Methods to Avoid Detection
- Obfuscation: Cheat code is heavily disguised to look like normal processes.
- Spoofers: These hide or fake hardware IDs (like GPU or motherboard info) to avoid bans.
- External Execution: Instead of injecting code into EFT, cheats run separately and just read memory.
- UD (Undetected) Loaders: Specialized programs that load cheats into memory without being flagged.
- Human-like Settings: Cheats can be set to act “natural”—slower aiming, random movement, and realistic timing to avoid suspicion from reports or replays.
Bans Still Happen
Despite all these tricks, bans still happen. Battlestate runs wave-based bans, gathering data over time and nuking accounts in batches. Some cheaters go undetected for months. Others get flagged after one obvious kill.
Impact of Cheating on EFT
Cheating ruins the game’s core appeal: tension, risk, and reward. It frustrates honest players, kills immersion, and drives people away. For a game built on trust and realism, nothing breaks that illusion faster than being headshot through a wall by someone who saw you from 300 meters away.

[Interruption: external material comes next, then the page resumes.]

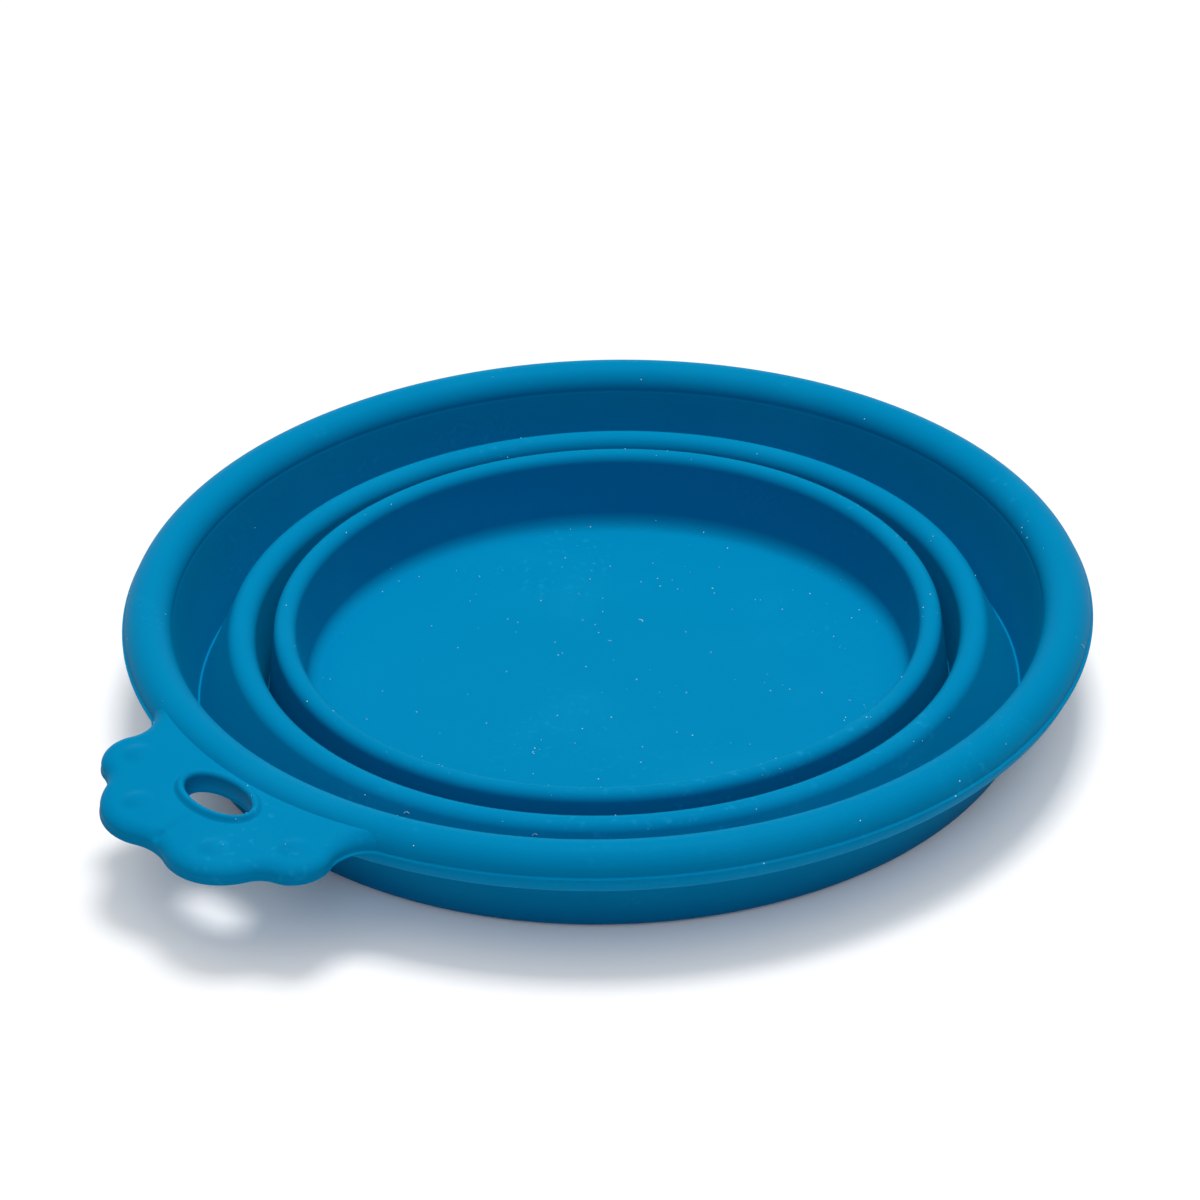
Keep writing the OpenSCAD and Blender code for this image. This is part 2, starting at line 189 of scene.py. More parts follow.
class Nodes:
    """Short hand for wiring a node tree."""

    def __init__(self, tree: bpy.types.NodeTree) -> None:
        """Keeps the tree that the nodes go into."""
        self.tree = tree

    def add(self, kind: str, fed: Fed | None = None, **settings: object) -> bpy.types.Node:
        """Adds a node and feeds it.

        Args:
            kind: Blender's name of the node's type.
            fed: What its inputs get, by their names or numbers.
            settings: Properties to set on it.

        Returns:
            The new node.
        """
        node = self.tree.nodes.new(kind)
        for name, value in settings.items():
            setattr(node, name, value)
        for key, value in (fed or {}).items():
            self.feed(node.inputs[key], value)
        return node

    def feed(self, target: bpy.types.NodeSocket, value: object) -> None:
        """Links or sets one input.

        Args:
            target: The input.
            value: A socket, which is linked into it, or a value, which is set there.
        """
        if isinstance(value, bpy.types.NodeSocket):
            self.tree.links.new(value, target)
        else:
            target.default_value = value

    def math(self, operation: str, *values: object) -> bpy.types.NodeSocket:
        """Adds a math node on up to three values and returns its result."""
        return self.add("ShaderNodeMath", dict(enumerate(values)), operation=operation).outputs[0]

    def mix(self, factor: object, low: object, high: object) -> bpy.types.NodeSocket:
        """Mixes two colours by a factor and returns the result."""
        fed = {"Factor": factor, "A": low, "B": high}
        return self.add("ShaderNodeMix", fed, data_type="RGBA").outputs["Result"]

    def smooth(self, value: object, low: float, high: float) -> bpy.types.NodeSocket:
        """Maps value smoothly from 0 at low to 1 at high."""
        fed = {"Value": value, "From Min": low, "From Max": high}
        return self.add("ShaderNodeMapRange", fed, interpolation_type="SMOOTHSTEP").outputs["Result"]

    def axis(self, vector: bpy.types.NodeSocket, axis: str) -> bpy.types.NodeSocket:
        """One component of a vector."""
        return self.add("ShaderNodeSeparateXYZ", {0: vector}).outputs[axis]

    def finish(self, made: bpy.types.NodeSocket, material: bpy.types.NodeSocket) -> None:
        """Makes a geometry real, gives it its material and sends it to the tree's output.

        Args:
            made: The geometry.
            material: Its material.
        """
        real = self.add("GeometryNodeRealizeInstances", {0: made})
        dress = self.add("GeometryNodeSetMaterial", {"Geometry": real.outputs[0], "Material": material})
        self.add("NodeGroupOutput", {0: dress.outputs[0]})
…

The developers take it seriously. Regular patches, encrypted memory, and new detection methods help, but it’s a constant arms race. For every cheat patched, another pops up.
Why Cheaters Rarely Last
Using cheats in EFT is a temporary win. Even if you avoid detection for a while, the ban hammer is always looming. Plus:
- Account bans are permanent.
- Progress is wiped.
- Community backlash is harsh.
- You always play paranoid, fearing the next report or wave.
Most cheaters either get banned or quit eventually. The grind, the risk, and the instability catch up with them.
Final Thoughts
Cheating in Escape from Tarkov is more than just bending the rules—it’s breaking the entire structure of what makes the game great. EFT thrives on intensity, fear, and fairness. Hacks kill all of that.
Understanding how EFT cheats work helps shine a light on the behind-the-scenes battle between developers and cheaters. It’s a technical game of cat and mouse—one that never really ends. But in the long run, the game always wins. And so do the players who stick it out the hard way.